6533b86dfe1ef96bd12cabc8

RESEARCH PRODUCT

FRET based ratiometric Ca(2+) imaging to investigate immune-mediated neuronal and axonal damage processes in experimental autoimmune encephalomyelitis.

subject

description

Abstract Background Irreversible axonal and neuronal damage are the correlate of disability in patients suffering from multiple sclerosis (MS). A sustained increase of cytoplasmic free [Ca2+] is a common upstream event of many neuronal and axonal damage processes and could represent an early and potentially reversible step.
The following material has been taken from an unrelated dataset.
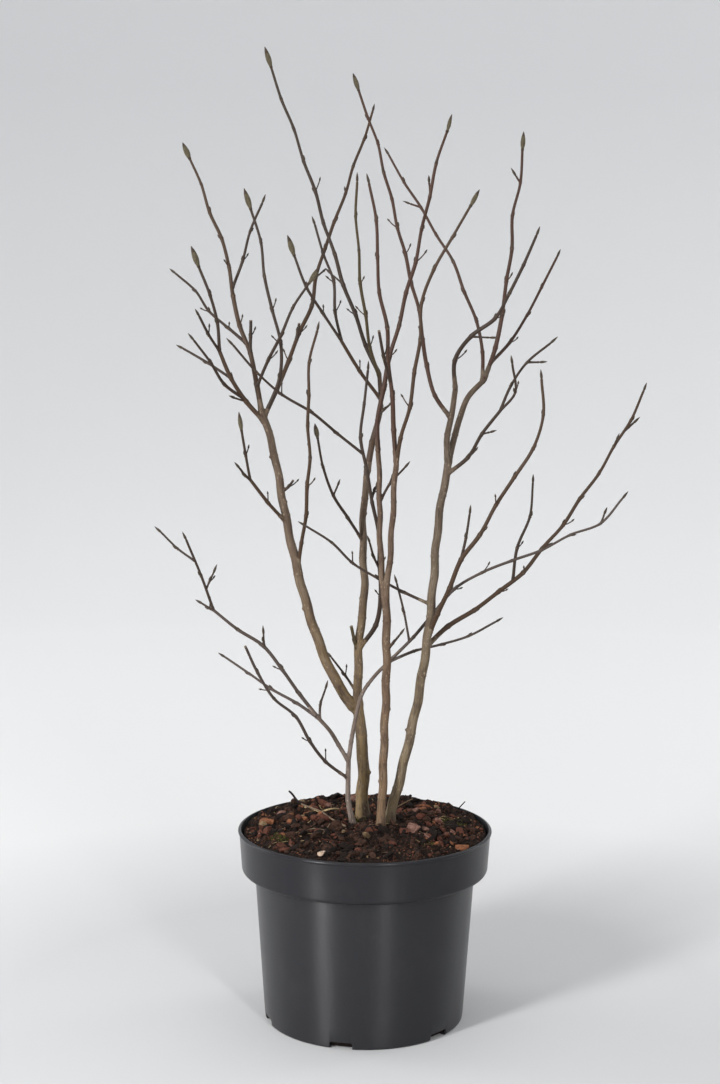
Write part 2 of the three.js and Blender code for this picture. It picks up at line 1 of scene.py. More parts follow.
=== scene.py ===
# %% [markdown]
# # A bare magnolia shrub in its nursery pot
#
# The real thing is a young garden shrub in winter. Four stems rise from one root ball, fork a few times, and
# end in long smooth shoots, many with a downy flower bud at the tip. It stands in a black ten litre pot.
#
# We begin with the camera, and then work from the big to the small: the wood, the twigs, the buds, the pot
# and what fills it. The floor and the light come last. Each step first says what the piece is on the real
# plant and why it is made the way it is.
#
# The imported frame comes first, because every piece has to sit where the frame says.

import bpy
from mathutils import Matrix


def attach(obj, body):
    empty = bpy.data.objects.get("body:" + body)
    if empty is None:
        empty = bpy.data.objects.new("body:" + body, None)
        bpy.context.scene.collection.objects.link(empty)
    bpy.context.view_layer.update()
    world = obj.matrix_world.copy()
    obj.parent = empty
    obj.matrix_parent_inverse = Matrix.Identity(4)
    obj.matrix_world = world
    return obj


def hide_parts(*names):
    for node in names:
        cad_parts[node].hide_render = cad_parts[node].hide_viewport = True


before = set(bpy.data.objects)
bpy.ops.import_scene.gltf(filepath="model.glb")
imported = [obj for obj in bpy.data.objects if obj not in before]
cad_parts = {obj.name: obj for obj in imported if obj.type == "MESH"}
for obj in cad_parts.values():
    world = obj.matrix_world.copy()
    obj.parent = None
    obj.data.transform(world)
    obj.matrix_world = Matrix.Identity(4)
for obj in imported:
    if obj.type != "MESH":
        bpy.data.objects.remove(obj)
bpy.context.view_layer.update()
print("nodes in the frame:", len(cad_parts))

# %% Bring in the tools
import math
import random

import bmesh
import bpy
import numpy as np
from mathutils import Matrix, Vector, noise

MM = 0.001  # the plant's sizes are thought of in millimetres, Blender's are metres

# %% [markdown]
# ## The camera
#
# The picture was taken from about two metres away, at three quarters of the plant's height, with a camera
# tipped slightly down. A plain lens and three small angles are enough. The camera is turned by hand-made axes
# instead of by tracking a point, because then its roll is a number that we can read.

# %% Place the camera
EYE = Vector((0.038, -2.040, 0.784))
LENS = 62.4          # millimetres, on a sensor whose long side is 36 mm
TIPPED_DOWN = 6.96   # degrees
TURNED_LEFT = 1.27
ROLLED = 0.32


def camera_axes(down, left, roll):
    """Right, up and backwards of a camera that first looks along +Y."""
    turn = Matrix.Rotation(math.radians(left), 3, "Z")
    tip = Matrix.Rotation(math.radians(90 - down), 3, "X")
    spin = Matrix.Rotation(math.radians(roll), 3, "Z")
    return turn @ tip @ spin


lens = bpy.data.cameras.new("camera")
lens.lens = LENS
lens.sensor_width = 36
camera = bpy.data.objects.new("camera", lens)
camera.matrix_world = Matrix.Translation(EYE) @ camera_axes(TIPPED_DOWN, TURNED_LEFT, ROLLED).to_4x4()
bpy.context.scene.collection.objects.link(camera)
bpy.context.scene.camera = camera
print("camera height above the floor, m:", round(EYE.z, 3))

# %% [markdown]
# ## Helpers for finishes
#
# Each finish is a small tree of nodes: some pattern goes into the colour, the roughness and the bump of one
# surface shader. The same few moves return every time, so they get short names here. Patterns are read
# either in the object's own space, or along the grain of the wood, which is stored on the mesh as `grain`.

# %% A finish and its nodes
def new_finish(name, color, roughness, specular=0.5):
    """A material with its surface shader set, ready for patterns."""
    finish = bpy.data.materials.new(name)
    finish.use_nodes = True
    shader = finish.node_tree.nodes["Principled BSDF"]
    shader.inputs["Base Color"].default_value = (*color, 1)
    shader.inputs["Roughness"].default_value = roughness
    shader.inputs["Specular IOR Level"].default_value = specular
    return finish


def add_node(finish, kind, **values):
    """A node with its sockets set by name."""
    node = finish.node_tree.nodes.new(kind)
    for name, value in values.items():
        node.inputs[name.replace("_", " ")].default_value = value
    return node


def link(finish, source, target):
    finish.node_tree.links.new(source, target)


def shader_of(finish):
    return finish.node_tree.nodes["Principled BSDF"]


# %% Places to read a pattern in
def own_space(finish, stretch=(1, 1, 1)):
    """The object's own space, stretched along its axes."""
    place = add_node(finish, "ShaderNodeTexCoord")
    mapping = add_node(finish, "ShaderNodeMapping", Scale=stretch)
    link(finish, place.outputs["Object"], mapping.inputs["Vector"])
    return mapping.outputs["Vector"]


def grain_space(finish, stretch=(1, 1, 1)):
    """The wood's own space: x and y go round the limb, z goes along it."""
    place = finish.node_tree.nodes.new("ShaderNodeAttribute")
    place.attribute_name = "grain"
    mapping = add_node(finish, "ShaderNodeMapping", Scale=stretch)
    link(finish, place.outputs["Vector"], mapping.inputs["Vector"])
    return mapping.outputs["Vector"]


# %% Patterns
def cloud(finish, space, scale, detail=3.0, roughness=0.55):
    """Soft noise from 0 to 1."""
    pattern = add_node(finish, "ShaderNodeTexNoise", Scale=scale, Detail=detail, Roughness=roughness)
    link(finish, space, pattern.inputs["Vector"])
    return pattern.outputs["Fac"]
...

New method We propose a method to specifically analyze the neurodegenerative aspects of experimental autoimmune encephalomyelitis by Forster Resonance Energy Transfer (FRET) imaging of neuronal and axonal Ca2+ dynamics by two-photon laser scanning microscopy (TPLSM). Results Using the genetically encoded Ca2+ sensor TN-XXL expressed in neurons and their corresponding axons, we confirm the increase of cytoplasmic free [Ca2+] in axons and neurons of autoimmune inflammatory lesions compared to those in non-inflamed brains. We show that these relative [Ca2+] increases were associated with immune-neuronal interactions. Comparison with existing methods In contrast to Ca2+-sensitive dyes the use of a genetically encoded Ca2+ sensor allows reliable intraaxonal free [Ca2+] measurements in living anesthetized mice in health and disease. This method detects early axonal damage processes in contrast to e.g. cell/axon morphology analysis, that rather detects late signs of neurodegeneration. Conclusions Thus, we describe a method to analyze and monitor early neuronal damage processes in the brain in vivo.